» **Dataset section**
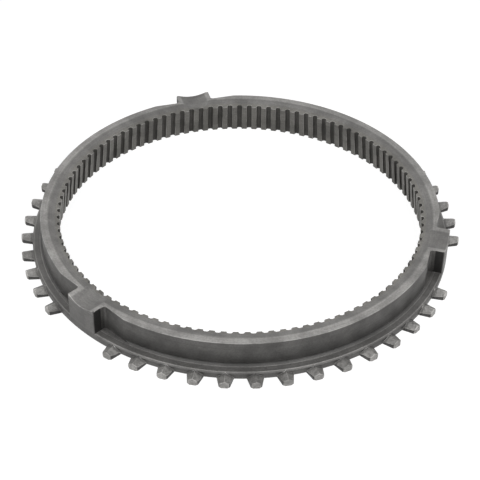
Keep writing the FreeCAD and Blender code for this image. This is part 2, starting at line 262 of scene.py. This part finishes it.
class StageLook(bpy.types.PropertyGroup):
    """The camera, the lamps and the floor."""

    camera_distance: bpy.props.FloatProperty(
        name="Camera distance", description="From the ring's origin",
        default=531.23 * MM, unit="LENGTH",
    )
    camera_elevation: bpy.props.FloatProperty(
        name="Camera elevation", description="Above the floor",
        default=math.radians(39.558), subtype="ANGLE",
    )
    camera_azimuth: bpy.props.FloatProperty(
        name="Camera azimuth", description="Where the camera stands, from +X towards +Y",
        default=math.radians(-75.44), subtype="ANGLE",
    )
    camera_roll: bpy.props.FloatProperty(
        name="Camera roll", description="Tilt of the picture",
        default=math.radians(0.653), subtype="ANGLE",
    )
    camera_slide: bpy.props.FloatVectorProperty(
        name="Camera slide", description="Sideways and upwards in the picture's plane",
        default=(-0.0966 * MM, -3.0058 * MM), unit="LENGTH", size=2,
    )
    lens: bpy.props.FloatProperty(
        name="Lens", description="Focal length in millimetres", default=99.94, unit="CAMERA"
    )
    surrounding: bpy.props.FloatProperty(
        name="Surrounding", description="Strength of the light from all round", default=0.0
    )
    floor_white: bpy.props.FloatProperty(
        name="Floor to the camera", description="Strength of the floor's own white", default=0.9
    )
    floor_glow: bpy.props.FloatProperty(
        name="Floor as light", description="Strength of the light from the floor", default=0.0
    )
    floor_colour: bpy.props.FloatVectorProperty(
        name="Floor", description="Grey of the floor",
        default=(0.3, 0.3, 0.3), subtype="COLOR", size=3,
    )
    floor_size: bpy.props.FloatProperty(
        name="Floor size", description="Side of the floor", default=6.0, unit="LENGTH"
    )
    floor_gap: bpy.props.FloatProperty(
        name="Floor gap", description="How far below the underside the floor lies",
        default=0.02 * MM, unit="LENGTH",
    )
    lamp_size: bpy.props.FloatProperty(
        name="Lamp size", description="Width of a lamp, as a share of its distance",
        default=0.45, subtype="FACTOR",
    )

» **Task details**
Beginning at the top of the data, extract each line through the line containing "camera, the lamps" and return those lines exactly, with nothing added.

» **Complete answer**
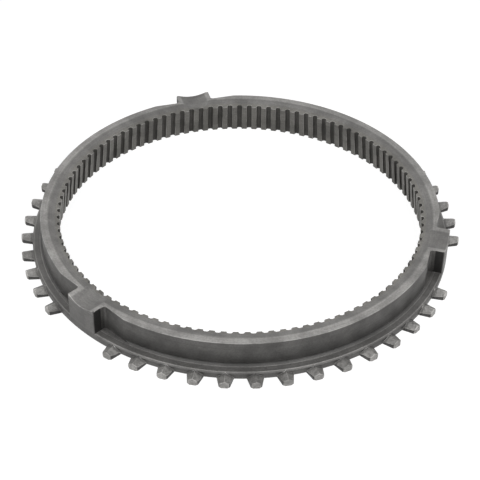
Keep writing the FreeCAD and Blender code for this image. This is part 2, starting at line 262 of scene.py. This part finishes it.
class StageLook(bpy.types.PropertyGroup):
    """The camera, the lamps and the floor."""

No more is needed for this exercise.